Since the emergence, in the second decade of this century, of a new vernacular literature the compact, allusive style of the Liao-chai chih-i is no longer popular as a medium for short story writing. Nevertheless the circulation of the work is still, no doubt, considerable. In fact, interest in the author has recently increased owing to the discovery that he is the writer of a novel in the vernacular whose authorship was formerly not established. These newly authenticated writings are strong in local color and, at the same time, forceful because they are written in the language of everyday life and are not a collocation of abstruse literary allusions intelligible only with the aid of a dictionary. This novel, entitled 醒世姻緣傳 Hsing-shih yin-yüan chuan, in 100 chapters, was written under the pseudonym, Hsi Chou-shêng 西周生. The earliest known printed edition is dated 1870. It treats the theme of family relations—the chief characters being a shrew and a henpecked husband. A number of the stories in the Liao-chai chih-i treated similar themes with a like moral purpose. Owing to the fact that the novel contains these and other similarities in thought to the known writings of P'u; because it contains colloquialisms peculiar to Tzŭ-ch'uan (P'u's home); and moreover bears indications that the writer lived in that place early in the K'ang-hsi period; it was postulated by Hu Shih (see under Ts'ui Shu) that P'u was the author.
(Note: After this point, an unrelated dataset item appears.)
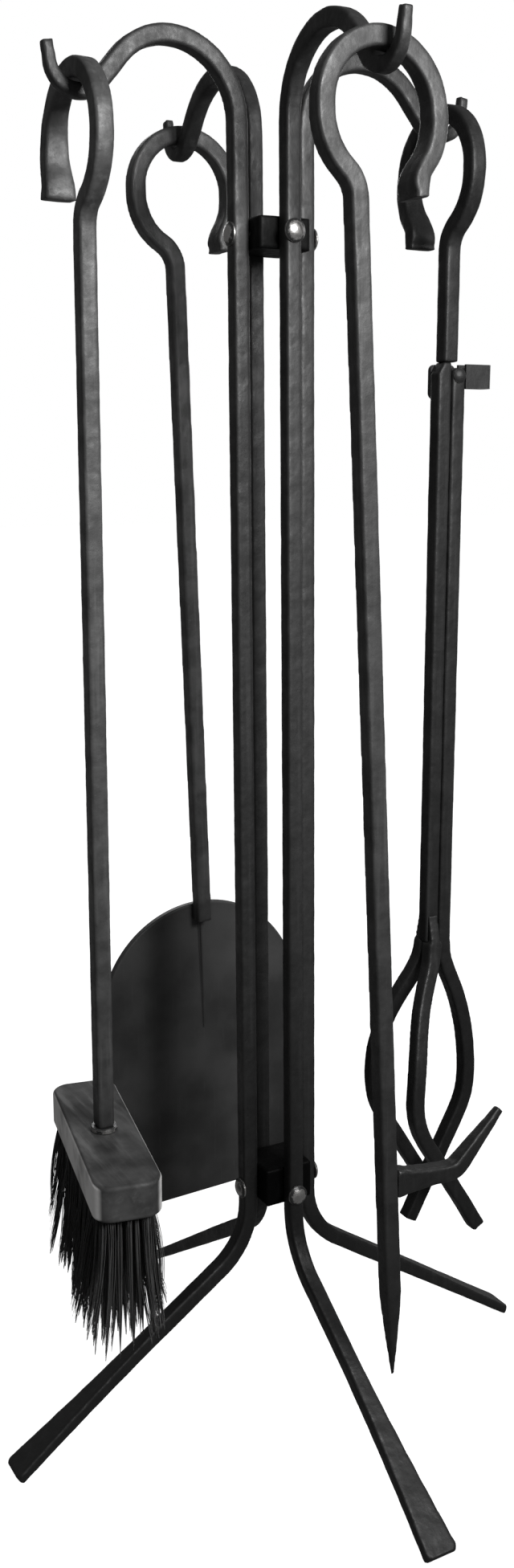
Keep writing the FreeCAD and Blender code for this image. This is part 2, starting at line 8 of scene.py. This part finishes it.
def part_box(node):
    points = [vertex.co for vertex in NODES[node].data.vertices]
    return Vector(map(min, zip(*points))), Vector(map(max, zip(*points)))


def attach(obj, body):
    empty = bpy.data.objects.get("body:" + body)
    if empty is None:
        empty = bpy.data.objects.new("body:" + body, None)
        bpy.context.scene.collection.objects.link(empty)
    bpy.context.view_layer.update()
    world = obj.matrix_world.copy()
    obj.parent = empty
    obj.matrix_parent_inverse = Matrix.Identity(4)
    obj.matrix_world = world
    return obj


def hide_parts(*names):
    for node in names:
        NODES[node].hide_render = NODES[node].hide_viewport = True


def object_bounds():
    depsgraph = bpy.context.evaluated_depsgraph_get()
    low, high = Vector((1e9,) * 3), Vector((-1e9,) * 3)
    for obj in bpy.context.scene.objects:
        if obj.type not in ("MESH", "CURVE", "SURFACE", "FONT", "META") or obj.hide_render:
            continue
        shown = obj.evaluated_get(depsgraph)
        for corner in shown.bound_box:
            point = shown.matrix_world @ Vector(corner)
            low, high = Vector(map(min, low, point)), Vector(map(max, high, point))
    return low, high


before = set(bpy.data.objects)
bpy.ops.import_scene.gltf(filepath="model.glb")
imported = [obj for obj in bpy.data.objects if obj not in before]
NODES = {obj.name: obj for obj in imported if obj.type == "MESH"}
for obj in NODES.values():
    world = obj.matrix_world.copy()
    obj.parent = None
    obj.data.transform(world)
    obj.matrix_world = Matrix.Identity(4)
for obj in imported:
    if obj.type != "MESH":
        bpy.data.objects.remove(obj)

A punctuated edition of the novel, published in 1933, has expositions of this problem by various writers who apparently agree with this conclusion.

Meanwhile interest in the life and writings of P'u Sung-ling continues unabated, chiefly owing to the discovery of hitherto unknown manuscript versions of his works. With the exception of the Liao-chai chih-i and the novel just mentioned, all the works now attributed to him appear in the collection, Liao-chai ch'üan-chi (全集), 2 volumes, printed in 1936. It includes the following items: essays (文集 wên-chi), 2 chüan; poems (詩集 shih-chi), 2 chüan; poems in irregular meter (詞集 tz'ŭ-chi), 1 chüan; and 18 stories told in rhyme, with folk songs (鼓詞 ku-tz'ŭ and 俚曲 li-tz'ŭ), some of these in dramatic form. The Liao-chai ch'üan-chi contains also a nien-p'u of P'u Sung-ling compiled by Lu Ta-huang 路大荒, co-editor of the collection; supplementary biographical and bibliographical information; and a list of local expressions, including slang, with elucidations.

[Lu Ta-huang, 蒲柳泉先生年譜 P'u Liu-ch'üan hsien-shêng nien-p'u and other articles in the Liao-chai ch'üan-chi (1936); Hu Shih and others, articles printed in the 1933 edition of the Hsing-shih yin-yüan chuan; T'oung Pao (1909), p. 722, ibid (1932) p. 256; Giles, H. A., A History of Chinese Literature (1901), pp. 337–55; Grube, W., Geschichte der chinesischen Litteratur (1902), pp. 451–59; Tzŭ-ch'uan hsien-chih (1920) passim.]